Task requirements
Look through the listing for the word "joints". Copy each line that has it.

Raw data
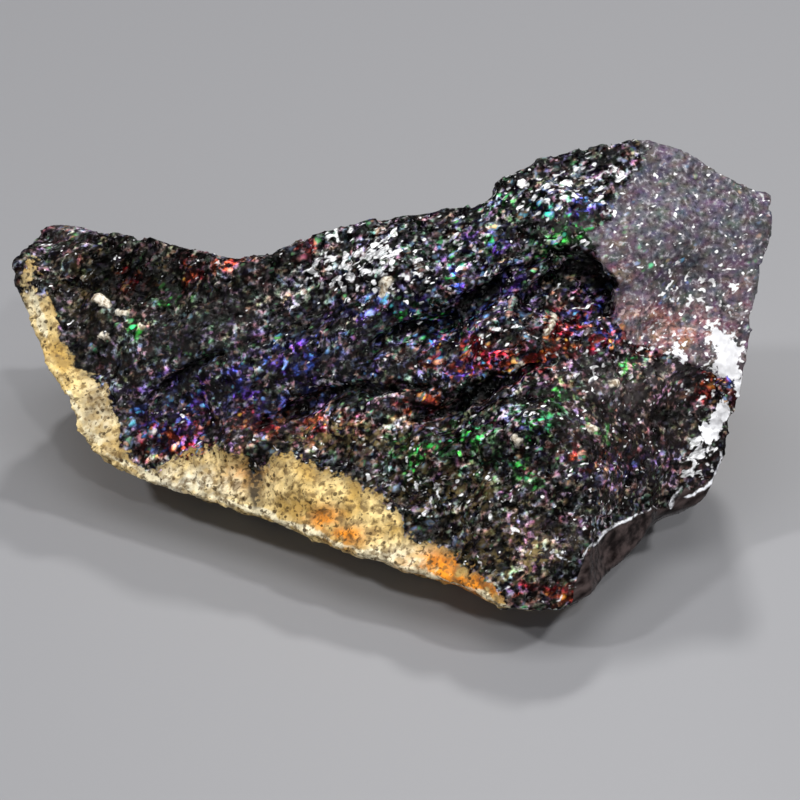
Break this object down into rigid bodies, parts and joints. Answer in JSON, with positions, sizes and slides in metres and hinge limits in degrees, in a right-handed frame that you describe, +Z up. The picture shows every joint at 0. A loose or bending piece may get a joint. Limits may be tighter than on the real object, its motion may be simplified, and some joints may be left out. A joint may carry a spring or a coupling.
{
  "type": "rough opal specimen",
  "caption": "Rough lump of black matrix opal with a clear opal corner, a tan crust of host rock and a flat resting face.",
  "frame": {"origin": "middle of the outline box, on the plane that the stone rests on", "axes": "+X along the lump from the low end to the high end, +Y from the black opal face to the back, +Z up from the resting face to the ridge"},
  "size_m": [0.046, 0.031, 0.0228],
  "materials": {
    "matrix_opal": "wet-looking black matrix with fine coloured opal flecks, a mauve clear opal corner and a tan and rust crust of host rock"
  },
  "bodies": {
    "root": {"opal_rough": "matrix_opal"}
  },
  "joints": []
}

Response below
Break this object down into rigid bodies, parts and joints. Answer in JSON, with positions, sizes and slides in metres and hinge limits in degrees, in a right-handed frame that you describe, +Z up. The picture shows every joint at 0. A loose or bending piece may get a joint. Limits may be tighter than on the real object, its motion may be simplified, and some joints may be left out. A joint may carry a spring or a coupling.
  "joints": []